Action selected by the agent.

Return type:

any

save(path: str = None, *, agent_ids: int | list[int] = None) → str

Saves the state of the experiment to a file in lz4 format. For each agent, both the state and the initialization parameters are saved. The extension and loggers settings are saved as well to fully reconstruct the experiment.

Parameters:

path (str, optional) – Path to the checkpoint file. If none specified, saves to the default path. If the .pkl.lz4 suffix is not detected, it will be appended automatically.
agent_ids (int or Array, optional) – The identifier of the agent instance(s) to save. If none specified, saves the state of all agents.

Returns:

Path to the saved checkpoint file.

Return type:

str

static load(path: str, *, agent_params: dict[str, any] = None, ext_params: dict[str, any] = None, logger_types: type | list[type] = None, logger_sources: tuple[str, SourceType] | str | None | list[tuple[str, SourceType] | str | None] = None, logger_params: dict[str, any] = None) → RLib

Loads the state of the experiment from a file in lz4 format.

Parameters:

path (str) – Path to the checkpoint file.
agent_params (dict[str, any], optional) – Dictionary of altered agent parameters with their new values, by default None.
ext_params (dict[str, any], optional) – Dictionary of altered extension parameters with their new values, by default None.
logger_types (type or list[type], optional) – Types of the selected loggers. Must inherit from the BaseLogger class.
logger_sources (Source or list[Source], optional) – Sources to log.
logger_params (dict, optional) – Parameters of the selected loggers.
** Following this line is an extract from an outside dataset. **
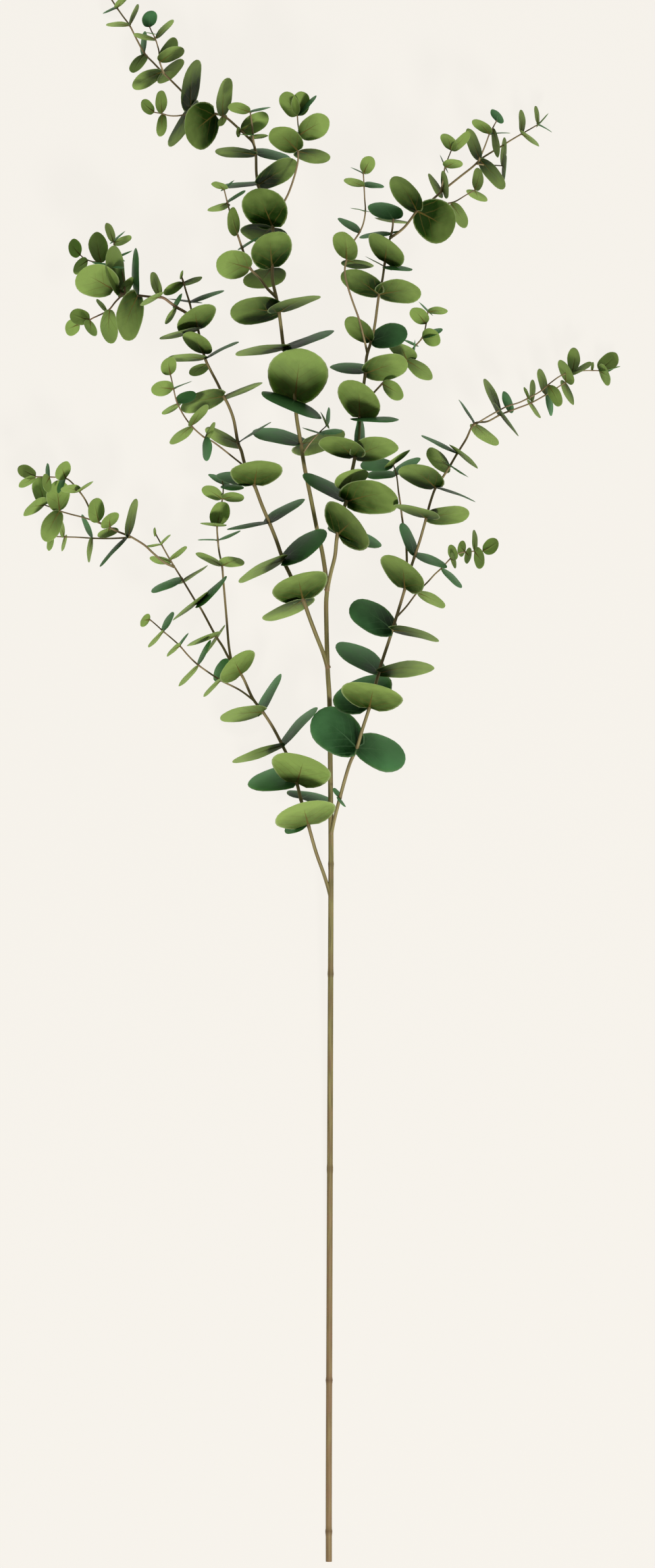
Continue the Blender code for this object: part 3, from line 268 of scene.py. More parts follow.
def leaf_points(shoot, fresh):
    """One point for each leaf of a stem, with what the growth tree needs to shape it there.

    A leaf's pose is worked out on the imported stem, and its foot then sits on the smooth one.
    """
    packed, line = straightened(route_of(shoot)), smooth(route_of(shoot))
    made = []
    for joint in shoot.joints:
        foot, along = nearest_on(packed, joint.x * MM, joint.y * MM)
        seat = nearest_on(line, foot.x, foot.y)[0]
        for leaf in joint.leaves:
            length, breadth, forward, side, upper = leaf_pose(foot, along, joint.length, leaf)
            kept = ON_EDGE + (1 - ON_EDGE) * abs(upper.z)
            bulge, arch = bend_chance.uniform(*BULGE) * kept, bend_chance.uniform(*ARCH) * kept
            made.append({"at": seat, "root": seat, "is_leaf": 1.0, "reach": forward * length,
                         "sideways": side, "outward": upper, "breadth": breadth,
                         "bulge": bulge * length, "kept": kept,
                         "arch": arch * breadth / 2, "phase": tone_chance.uniform(0, 6.28),
                         "tint": tone_chance.random() + fresh,
                         "age": min(length / FULL_GROWN, 1.0)})
    return made


# What the points of a skeleton carry, for the growth tree and the skins to read.
VALUES = ["girth", "from_foot", "ring", "tint", "is_leaf", "breadth", "bulge", "arch", "kept", "phase",
          "age"]
VECTORS = ["root", "reach", "sideways", "outward"]


def skeleton(shoots, tint, fresh):
    """A mesh of stem axes as edges and leaf feet as loose points, with their sizes as attributes."""
    points, edges = [], []
    for shoot in shoots:
        stem = stem_points(shoot, tint)
        edges += [(len(points) + i, len(points) + i + 1) for i in range(len(stem) - 1)]
        points += stem
    for shoot in shoots:
        points += leaf_points(shoot, fresh)
    mesh = bpy.data.meshes.new("growth")
    mesh.from_pydata([p["at"] for p in points], edges, [])
    for key in VALUES:
        layer = mesh.attributes.new(key, "FLOAT", "POINT")
        layer.data.foreach_set("value", [p.get(key, 0.0) for p in points])
    for key in VECTORS:
        layer = mesh.attributes.new(key, "FLOAT_VECTOR", "POINT")
        layer.data.foreach_set("vector", [c for p in points for c in p.get(key, (0, 0, 0))])
    return mesh


def give(tree, node, inputs):
    """Gives each input a value, or a link to an output or to the first output in use of a node."""
    for key, value in inputs.items():
        if isinstance(value, bpy.types.Node):
            value = next(output for output in value.outputs if output.enabled)
        if isinstance(value, bpy.types.NodeSocket):
            tree.links.new(value, node.inputs[key])
        else:
            node.inputs[key].default_value = value


def add(tree, kind, inputs=None, **settings):
    """A node with its settings, its values and its links.

    A Map Range's inputs 1 to 4 are the two ends that it reads and the two that it gives. A Mix's
    inputs 0, 6 and 7 are its share and its two colours.
    """
    made = tree.nodes.new(kind)
    for name, value in settings.items():
        setattr(made, name, value)
    give(tree, made, inputs or {})
    return made


def linear(colour):
    """An sRGB hex colour as the linear colour that a shader takes."""
    shares = [int(colour[i:i + 2], 16) / 255 for i in (1, 3, 5)]
    return [c / 12.92 if c <= 0.04045 else ((c + 0.055) / 1.055) ** 2.4 for c in shares] + [1.0]


def new_material(name):
    """A material with its node tree and its shader."""
    made = bpy.data.materials.new(name)
    made.use_nodes = True
    return made, made.node_tree, made.node_tree.nodes["Principled BSDF"]


VEIN_STEP = 3.5 * MM     # from a side vein to the next one, on the midrib's other side
VEIN_SLOPE = 0.8         # how far it climbs over how far it runs out
VEIN_CORE, VEIN_EDGE = 0.15 * MM, 0.6 * MM       # half its width, full and faded out
RIB_FOOT, RIB_TAPER = 0.95 * MM, 1.2 * MM        # half the midrib's width at its foot, and its loss
RIB_EDGE = 0.35 * MM     # over which the midrib fades sideways
CLOUD = 9 * MM           # size of a cloud of bloom
PORE = 1.1 * MM          # coarser than the real grain of the wax, so that it shows
NET_CELL = 1.6 * MM      # mesh of the finest veins
# Between these heights up the branch the leaves darken, a painted fall-off of the light.
LOW, HIGH = 550 * MM, 1050 * MM                  # up the branch, between which the leaves darken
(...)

log(name: str, value: any) → None

Logs a custom value.

Parameters:

name (str) – The name of the value to log.
value (any) – The value to log.

to_tflite(path: str = None, *, agent_id: int = None, sample_only: bool = False) → None

Converts the agent to a TensorFlow Lite model and saves it to a file.

Parameters:

path (str, optional) – Path to the output file.
agent_id (int, optional) – The identifier of the agent instance to convert. If specified, state of the selected agent will be saved.
sample_only (bool) – Flag indicating if the method should save only the sample function.